### DATASET EXCERPT
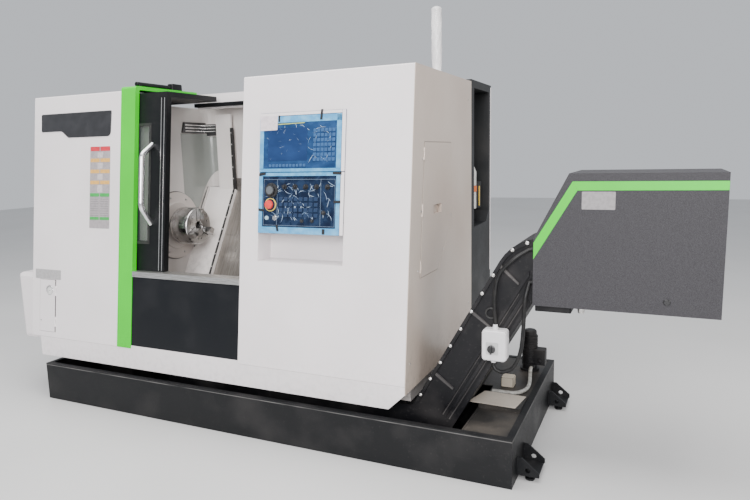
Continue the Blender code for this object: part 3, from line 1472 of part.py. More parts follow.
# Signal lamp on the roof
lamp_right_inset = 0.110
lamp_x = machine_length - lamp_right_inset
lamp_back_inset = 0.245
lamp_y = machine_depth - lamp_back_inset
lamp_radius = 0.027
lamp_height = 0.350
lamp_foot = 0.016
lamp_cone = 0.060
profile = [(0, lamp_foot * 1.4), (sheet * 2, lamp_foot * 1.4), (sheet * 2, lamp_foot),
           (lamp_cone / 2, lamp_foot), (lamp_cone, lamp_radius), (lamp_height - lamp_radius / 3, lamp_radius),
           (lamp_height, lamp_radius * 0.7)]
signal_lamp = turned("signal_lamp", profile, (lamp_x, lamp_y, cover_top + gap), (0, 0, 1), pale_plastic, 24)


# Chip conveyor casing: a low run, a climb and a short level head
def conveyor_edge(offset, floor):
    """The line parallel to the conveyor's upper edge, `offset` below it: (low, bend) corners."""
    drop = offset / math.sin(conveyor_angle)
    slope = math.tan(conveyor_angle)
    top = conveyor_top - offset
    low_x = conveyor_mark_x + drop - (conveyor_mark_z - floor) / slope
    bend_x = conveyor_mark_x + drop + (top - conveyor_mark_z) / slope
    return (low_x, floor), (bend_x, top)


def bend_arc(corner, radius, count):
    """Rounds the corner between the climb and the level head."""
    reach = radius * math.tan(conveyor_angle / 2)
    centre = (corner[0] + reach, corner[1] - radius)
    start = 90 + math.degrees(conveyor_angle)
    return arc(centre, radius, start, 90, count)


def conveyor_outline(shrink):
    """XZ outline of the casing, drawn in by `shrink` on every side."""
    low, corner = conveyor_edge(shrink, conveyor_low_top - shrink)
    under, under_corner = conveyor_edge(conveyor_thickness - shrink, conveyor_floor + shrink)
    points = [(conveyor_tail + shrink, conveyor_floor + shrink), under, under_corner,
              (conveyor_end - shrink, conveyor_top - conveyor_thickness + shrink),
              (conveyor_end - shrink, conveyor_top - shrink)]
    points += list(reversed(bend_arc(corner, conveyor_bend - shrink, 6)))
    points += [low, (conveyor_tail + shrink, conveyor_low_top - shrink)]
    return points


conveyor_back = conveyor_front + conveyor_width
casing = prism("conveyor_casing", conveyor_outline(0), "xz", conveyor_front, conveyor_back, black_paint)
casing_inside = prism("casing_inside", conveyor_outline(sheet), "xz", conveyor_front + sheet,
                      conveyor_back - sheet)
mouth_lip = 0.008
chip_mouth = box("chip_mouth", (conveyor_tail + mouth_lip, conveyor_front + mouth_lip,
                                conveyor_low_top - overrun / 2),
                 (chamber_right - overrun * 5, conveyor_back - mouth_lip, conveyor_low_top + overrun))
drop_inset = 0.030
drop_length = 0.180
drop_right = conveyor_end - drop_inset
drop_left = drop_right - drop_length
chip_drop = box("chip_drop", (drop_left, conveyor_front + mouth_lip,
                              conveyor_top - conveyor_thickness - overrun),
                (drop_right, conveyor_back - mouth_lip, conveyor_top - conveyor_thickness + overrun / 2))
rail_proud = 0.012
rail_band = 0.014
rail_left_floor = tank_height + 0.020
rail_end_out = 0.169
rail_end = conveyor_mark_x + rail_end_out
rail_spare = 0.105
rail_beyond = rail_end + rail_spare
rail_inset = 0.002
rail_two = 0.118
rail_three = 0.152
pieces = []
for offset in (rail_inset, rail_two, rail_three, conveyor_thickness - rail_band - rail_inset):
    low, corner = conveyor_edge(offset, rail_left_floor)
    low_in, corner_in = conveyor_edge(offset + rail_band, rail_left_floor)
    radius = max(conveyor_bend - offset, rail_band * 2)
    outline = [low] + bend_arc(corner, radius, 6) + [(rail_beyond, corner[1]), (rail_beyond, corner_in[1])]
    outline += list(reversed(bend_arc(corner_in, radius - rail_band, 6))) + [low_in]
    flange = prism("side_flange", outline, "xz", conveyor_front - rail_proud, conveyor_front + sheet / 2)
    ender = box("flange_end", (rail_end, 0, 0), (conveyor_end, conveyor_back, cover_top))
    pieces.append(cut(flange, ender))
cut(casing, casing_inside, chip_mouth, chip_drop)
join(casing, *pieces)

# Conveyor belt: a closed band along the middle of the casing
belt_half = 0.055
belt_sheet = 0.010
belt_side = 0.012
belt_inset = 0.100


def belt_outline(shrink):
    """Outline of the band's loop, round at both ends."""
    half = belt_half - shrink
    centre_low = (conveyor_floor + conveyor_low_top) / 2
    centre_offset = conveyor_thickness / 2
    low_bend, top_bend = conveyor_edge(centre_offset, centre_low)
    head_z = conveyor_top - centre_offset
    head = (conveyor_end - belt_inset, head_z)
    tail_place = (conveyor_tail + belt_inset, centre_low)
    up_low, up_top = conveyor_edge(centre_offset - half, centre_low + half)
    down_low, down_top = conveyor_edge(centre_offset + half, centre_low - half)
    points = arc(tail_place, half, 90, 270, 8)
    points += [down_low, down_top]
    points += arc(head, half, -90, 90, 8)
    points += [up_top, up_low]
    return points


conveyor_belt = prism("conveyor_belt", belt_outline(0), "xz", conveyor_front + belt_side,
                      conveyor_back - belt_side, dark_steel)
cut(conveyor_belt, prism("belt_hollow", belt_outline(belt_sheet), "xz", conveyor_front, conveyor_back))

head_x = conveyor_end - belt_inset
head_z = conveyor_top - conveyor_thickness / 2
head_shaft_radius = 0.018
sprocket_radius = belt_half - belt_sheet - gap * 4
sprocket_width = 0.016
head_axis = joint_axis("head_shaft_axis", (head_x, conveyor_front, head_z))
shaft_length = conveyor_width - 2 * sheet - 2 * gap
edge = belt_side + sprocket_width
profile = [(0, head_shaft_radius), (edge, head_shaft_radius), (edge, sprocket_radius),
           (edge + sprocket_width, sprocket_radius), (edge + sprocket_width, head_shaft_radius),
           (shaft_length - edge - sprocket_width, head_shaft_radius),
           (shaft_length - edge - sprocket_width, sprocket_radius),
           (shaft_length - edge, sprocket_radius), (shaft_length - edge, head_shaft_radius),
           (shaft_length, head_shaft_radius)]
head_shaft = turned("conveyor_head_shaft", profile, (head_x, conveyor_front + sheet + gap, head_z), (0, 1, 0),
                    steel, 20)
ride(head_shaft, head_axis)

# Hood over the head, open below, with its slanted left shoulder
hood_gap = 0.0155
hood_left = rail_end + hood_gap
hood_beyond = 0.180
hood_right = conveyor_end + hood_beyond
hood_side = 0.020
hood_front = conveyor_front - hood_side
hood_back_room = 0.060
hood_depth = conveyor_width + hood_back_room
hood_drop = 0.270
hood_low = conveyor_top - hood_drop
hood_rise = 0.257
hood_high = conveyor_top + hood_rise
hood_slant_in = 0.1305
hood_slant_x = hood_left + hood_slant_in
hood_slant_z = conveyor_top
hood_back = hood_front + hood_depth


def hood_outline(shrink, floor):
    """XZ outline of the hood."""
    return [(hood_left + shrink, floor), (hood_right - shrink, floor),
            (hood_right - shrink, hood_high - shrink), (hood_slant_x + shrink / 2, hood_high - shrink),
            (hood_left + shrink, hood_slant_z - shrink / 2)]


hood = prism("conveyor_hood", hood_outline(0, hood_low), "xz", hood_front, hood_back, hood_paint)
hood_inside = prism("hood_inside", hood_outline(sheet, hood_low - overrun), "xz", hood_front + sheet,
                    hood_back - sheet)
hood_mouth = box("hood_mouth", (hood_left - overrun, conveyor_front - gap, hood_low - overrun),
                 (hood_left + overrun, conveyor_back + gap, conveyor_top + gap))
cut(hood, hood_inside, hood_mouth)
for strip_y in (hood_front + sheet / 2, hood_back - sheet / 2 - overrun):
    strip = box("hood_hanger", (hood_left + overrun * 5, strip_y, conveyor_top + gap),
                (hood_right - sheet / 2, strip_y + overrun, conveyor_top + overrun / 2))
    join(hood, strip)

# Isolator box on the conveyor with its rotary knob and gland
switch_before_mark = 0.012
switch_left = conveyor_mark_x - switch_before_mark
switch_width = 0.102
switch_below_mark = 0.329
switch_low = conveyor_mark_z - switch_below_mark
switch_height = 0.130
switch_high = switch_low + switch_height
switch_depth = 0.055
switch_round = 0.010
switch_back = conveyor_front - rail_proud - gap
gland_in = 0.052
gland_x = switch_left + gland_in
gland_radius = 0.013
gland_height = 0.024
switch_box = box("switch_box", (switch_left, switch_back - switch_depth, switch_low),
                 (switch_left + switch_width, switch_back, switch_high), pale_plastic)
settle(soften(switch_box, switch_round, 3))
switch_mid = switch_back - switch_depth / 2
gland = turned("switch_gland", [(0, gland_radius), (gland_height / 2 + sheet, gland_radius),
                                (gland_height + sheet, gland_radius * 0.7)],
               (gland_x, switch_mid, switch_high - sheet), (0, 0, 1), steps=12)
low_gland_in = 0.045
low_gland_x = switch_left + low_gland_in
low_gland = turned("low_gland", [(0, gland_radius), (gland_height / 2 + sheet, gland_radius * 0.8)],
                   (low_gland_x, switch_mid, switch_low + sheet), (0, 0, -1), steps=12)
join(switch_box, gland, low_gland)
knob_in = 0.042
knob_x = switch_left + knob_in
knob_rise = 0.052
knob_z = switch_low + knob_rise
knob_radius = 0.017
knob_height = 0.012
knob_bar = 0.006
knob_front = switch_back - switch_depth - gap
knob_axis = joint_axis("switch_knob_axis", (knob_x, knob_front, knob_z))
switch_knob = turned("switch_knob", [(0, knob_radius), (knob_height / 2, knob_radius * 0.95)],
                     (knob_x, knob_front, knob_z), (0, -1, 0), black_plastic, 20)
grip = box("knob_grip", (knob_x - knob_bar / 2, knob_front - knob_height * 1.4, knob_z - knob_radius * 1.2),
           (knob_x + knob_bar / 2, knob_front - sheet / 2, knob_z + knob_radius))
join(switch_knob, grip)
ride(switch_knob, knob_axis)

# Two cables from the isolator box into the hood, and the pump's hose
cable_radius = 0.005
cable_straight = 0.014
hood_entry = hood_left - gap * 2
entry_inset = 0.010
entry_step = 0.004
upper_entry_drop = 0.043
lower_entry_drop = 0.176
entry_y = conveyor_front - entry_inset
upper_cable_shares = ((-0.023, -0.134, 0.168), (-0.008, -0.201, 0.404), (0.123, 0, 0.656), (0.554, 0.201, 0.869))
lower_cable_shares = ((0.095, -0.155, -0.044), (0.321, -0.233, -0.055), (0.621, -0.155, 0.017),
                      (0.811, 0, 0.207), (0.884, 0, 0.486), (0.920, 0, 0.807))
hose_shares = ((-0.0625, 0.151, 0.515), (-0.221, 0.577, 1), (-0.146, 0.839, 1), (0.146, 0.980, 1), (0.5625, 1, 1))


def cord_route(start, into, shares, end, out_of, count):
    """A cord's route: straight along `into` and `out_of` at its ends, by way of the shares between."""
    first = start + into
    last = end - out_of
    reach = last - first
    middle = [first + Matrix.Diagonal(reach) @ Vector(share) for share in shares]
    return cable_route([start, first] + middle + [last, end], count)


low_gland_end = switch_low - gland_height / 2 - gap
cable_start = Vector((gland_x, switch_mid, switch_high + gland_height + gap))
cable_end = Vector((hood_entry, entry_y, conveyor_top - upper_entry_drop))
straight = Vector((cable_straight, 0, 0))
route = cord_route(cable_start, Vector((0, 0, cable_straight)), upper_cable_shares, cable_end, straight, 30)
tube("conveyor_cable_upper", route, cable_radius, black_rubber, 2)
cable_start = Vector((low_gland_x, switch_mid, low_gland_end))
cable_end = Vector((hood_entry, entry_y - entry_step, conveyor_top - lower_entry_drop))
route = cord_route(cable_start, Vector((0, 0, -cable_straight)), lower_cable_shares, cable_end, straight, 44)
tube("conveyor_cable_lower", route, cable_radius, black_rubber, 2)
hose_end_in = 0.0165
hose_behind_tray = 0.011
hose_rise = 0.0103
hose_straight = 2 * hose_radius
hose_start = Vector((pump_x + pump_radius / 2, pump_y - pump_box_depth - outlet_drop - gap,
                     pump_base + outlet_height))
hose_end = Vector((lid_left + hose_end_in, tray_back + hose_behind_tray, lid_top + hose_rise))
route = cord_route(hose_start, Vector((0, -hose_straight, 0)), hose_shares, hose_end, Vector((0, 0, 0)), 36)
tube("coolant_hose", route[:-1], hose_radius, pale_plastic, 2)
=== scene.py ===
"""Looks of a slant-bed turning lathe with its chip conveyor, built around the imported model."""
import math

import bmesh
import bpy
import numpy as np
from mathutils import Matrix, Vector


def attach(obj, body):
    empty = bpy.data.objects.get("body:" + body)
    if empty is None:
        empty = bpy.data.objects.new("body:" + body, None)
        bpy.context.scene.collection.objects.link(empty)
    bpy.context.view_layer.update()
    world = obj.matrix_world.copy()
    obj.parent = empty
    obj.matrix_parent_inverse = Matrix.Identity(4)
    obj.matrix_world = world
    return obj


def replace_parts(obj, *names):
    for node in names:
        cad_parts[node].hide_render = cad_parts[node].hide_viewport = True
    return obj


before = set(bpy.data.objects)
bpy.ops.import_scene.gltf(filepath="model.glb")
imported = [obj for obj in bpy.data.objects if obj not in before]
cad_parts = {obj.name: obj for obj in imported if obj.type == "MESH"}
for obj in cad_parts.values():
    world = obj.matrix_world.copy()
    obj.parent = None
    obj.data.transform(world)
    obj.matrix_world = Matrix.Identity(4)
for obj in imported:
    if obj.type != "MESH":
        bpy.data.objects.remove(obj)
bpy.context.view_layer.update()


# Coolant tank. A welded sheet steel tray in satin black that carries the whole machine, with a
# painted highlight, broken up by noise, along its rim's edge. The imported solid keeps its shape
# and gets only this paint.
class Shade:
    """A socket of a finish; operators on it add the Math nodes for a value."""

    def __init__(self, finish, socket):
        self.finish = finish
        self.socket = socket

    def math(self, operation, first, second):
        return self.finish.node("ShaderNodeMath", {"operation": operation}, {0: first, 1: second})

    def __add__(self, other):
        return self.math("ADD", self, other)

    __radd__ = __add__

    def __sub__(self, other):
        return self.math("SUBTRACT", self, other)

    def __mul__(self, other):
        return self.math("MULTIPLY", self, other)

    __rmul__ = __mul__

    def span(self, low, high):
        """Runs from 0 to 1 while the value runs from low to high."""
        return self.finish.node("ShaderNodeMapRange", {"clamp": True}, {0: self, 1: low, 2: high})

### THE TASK
Repeat exactly the lines running from the one with "Vector((0, 0, 0)), 36)" through the one with "obj.parent = empty", both included.

### REPLY
route = cord_route(hose_start, Vector((0, -hose_straight, 0)), hose_shares, hose_end, Vector((0, 0, 0)), 36)
tube("coolant_hose", route[:-1], hose_radius, pale_plastic, 2)
=== scene.py ===
"""Looks of a slant-bed turning lathe with its chip conveyor, built around the imported model."""
import math

import bmesh
import bpy
import numpy as np
from mathutils import Matrix, Vector


def attach(obj, body):
    empty = bpy.data.objects.get("body:" + body)
    if empty is None:
        empty = bpy.data.objects.new("body:" + body, None)
        bpy.context.scene.collection.objects.link(empty)
    bpy.context.view_layer.update()
    world = obj.matrix_world.copy()
    obj.parent = empty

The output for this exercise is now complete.